Meat. Some of us refuse to eat it, and some of us can't wait to stuff loads of it into our salivating mouths, Homer Simpson-style. If you fall into the latter category, Manny's is worth checking out at least once.
This large, cafeteria-style diner sits amongst the industrial row of South Jefferson Street, in turn catering to a healthy mix of white- and blue-collar men and women. Customers come in, stare at a wall full of daily specials and then head on over to the massive line of food served by middle-aged men, their banter tinted with the colorful slang and lilt of the Chicago Irish. First up for lunch: maybe some roasted tongue ($11.95) on Tuesday or Friday's fried smelts ($8.95). The decision won't be easy, not when there is Salisbury steak, meatloaf, roasted chicken, liver with onions and stuffed veal to choose from.

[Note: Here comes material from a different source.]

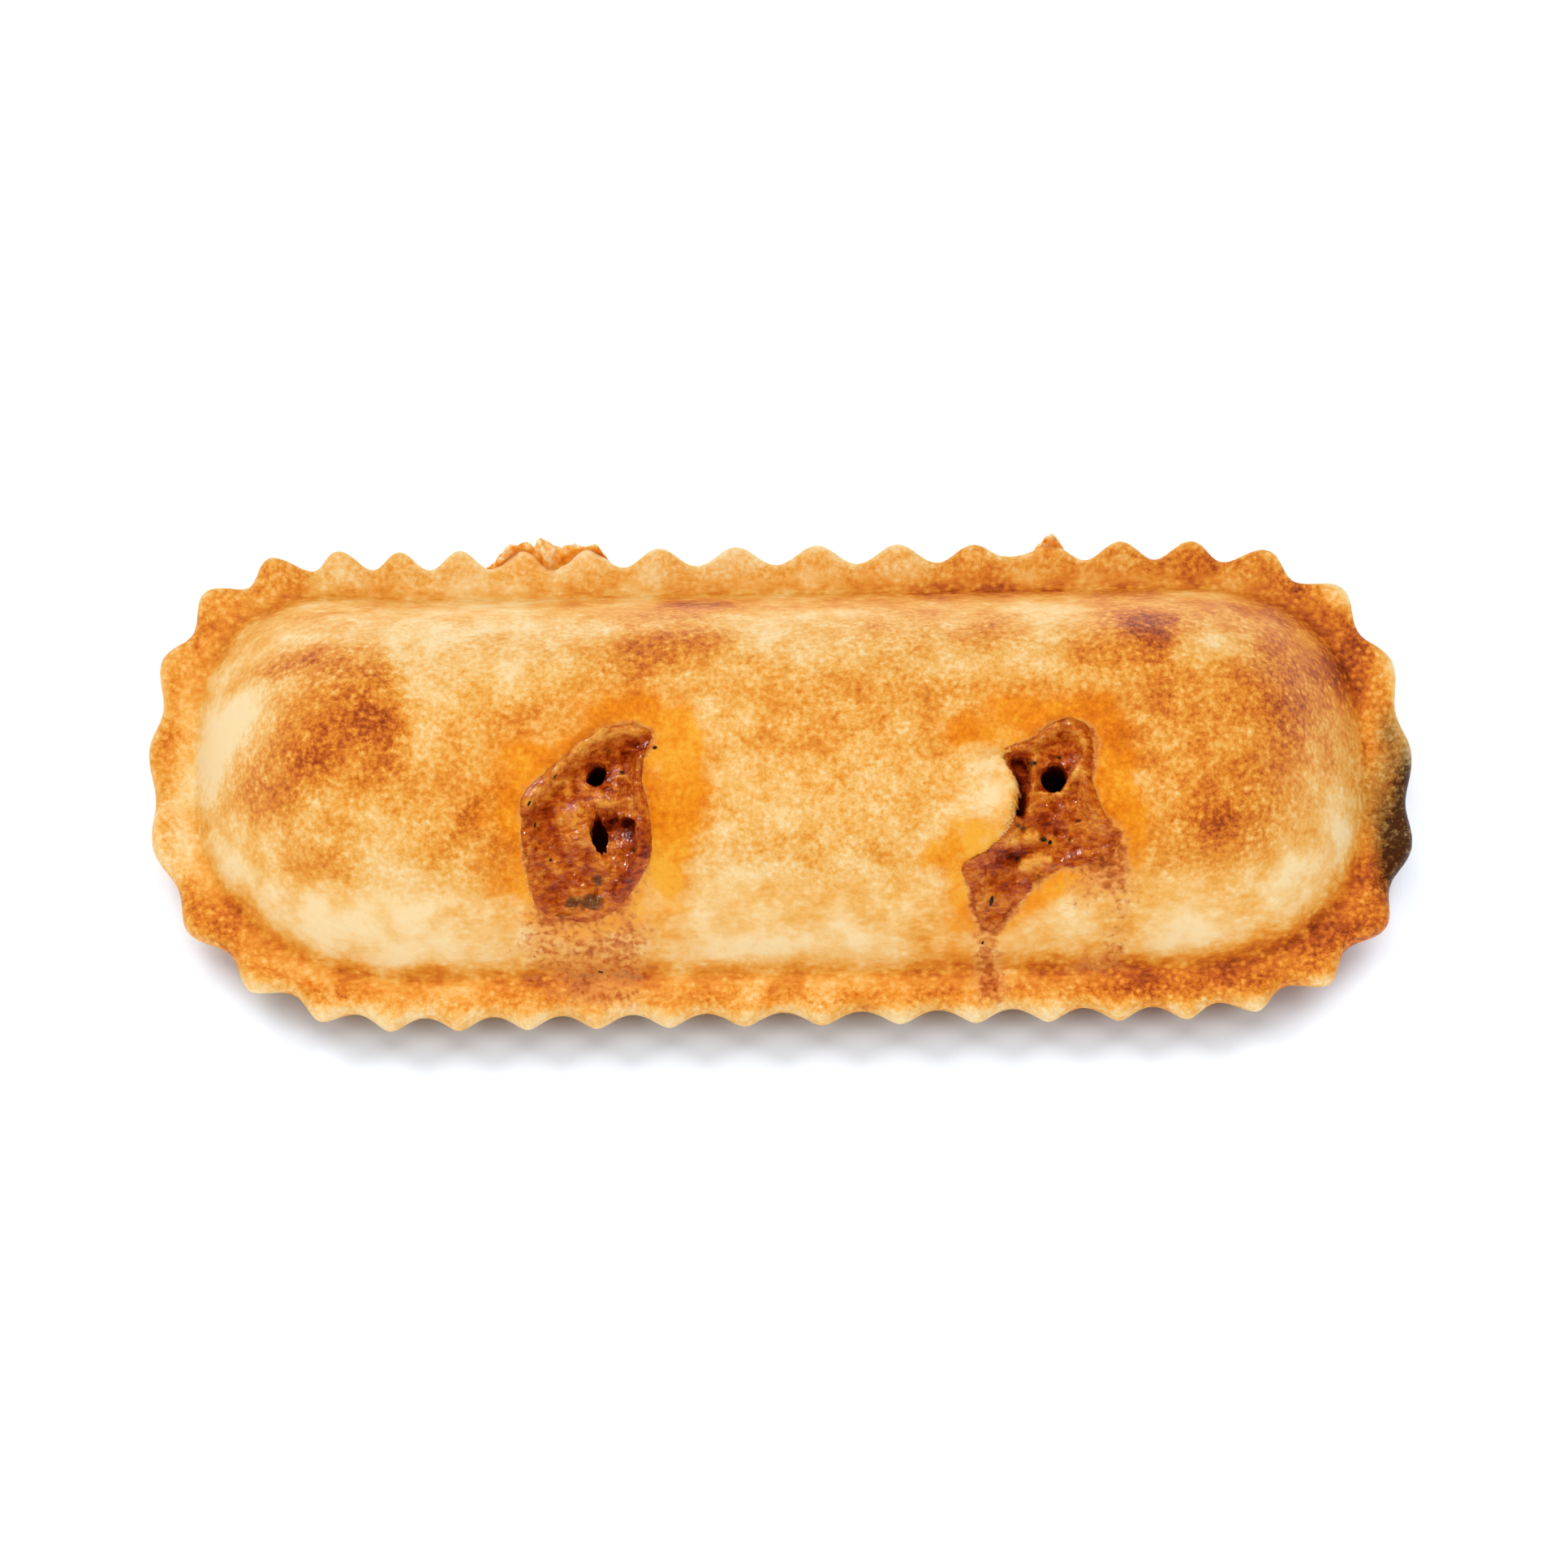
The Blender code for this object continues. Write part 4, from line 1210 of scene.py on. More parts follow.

The strong-willed novices and experienced clientele will pass all of it over, pushing their trays down the warm steel guards until they're standing firmly in front of Manny's specialty: the sandwich bar.
We know about head-sized burritos, but sandwiches? We kid you not. Start with a French roll and watch as it's piled to the point of explosion with your choice of pastrami, the leaner turkey pastrami, salami or bologna ($9.95-$10.95). A side of potato pancake costs $1 extra, and a dessert of Eli's cheesecake (if you have the room) is $2.95.